As to other activities during the day (I will try and find something that is non-food related), hire a bike. At $1-2/per day, it is a great way of getting out and visiting places, some of the top among them, the rice paddies, and the beach. This would have had to have been one of our favourite experiences over the whole trip. Most of the ‘real Vietnam’ that we saw, was while we were pedaling around on our bikes. We had the opportunity to meet amazing locals, and see fascinating sights along the way. With two main beaches in close proximity to Hoi An, restaurants are also prevalent along the shore. You do have to leave your bike at a ‘bike storage’ area for a fee, and it is well worth hiring a locker for your clothes/valuables while swimming at the beach too. We were warned to not take much cash on us while heading about, and while this theory never got tested by any burglaries…we were still glad that we followed this advice. Take enough cash to get by each day (yes – cash is better than card), and just make sure you have insurance for things like your camera.

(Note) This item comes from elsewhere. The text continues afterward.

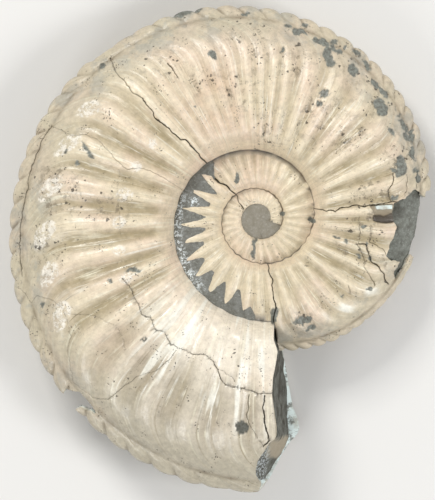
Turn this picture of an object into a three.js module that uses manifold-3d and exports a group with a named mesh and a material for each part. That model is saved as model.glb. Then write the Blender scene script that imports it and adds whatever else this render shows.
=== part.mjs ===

Hoi An really is the perfect spot to stop, relax and unwind. Of course, the first time we visited, we turned up on an overnight bus first thing in the morning, and had all of two days to visit everything, get our tailor-made clothes created, and move on with the next overnight bus…but if you get the chance, stay a few more days, eat some good food, take a cooking class, don’t drink too much beer, go biking and swimming, and just enjoy.
By the way, my husband accidentally let slide the next place we were going to be heading on our honeymoon…Europe here we come.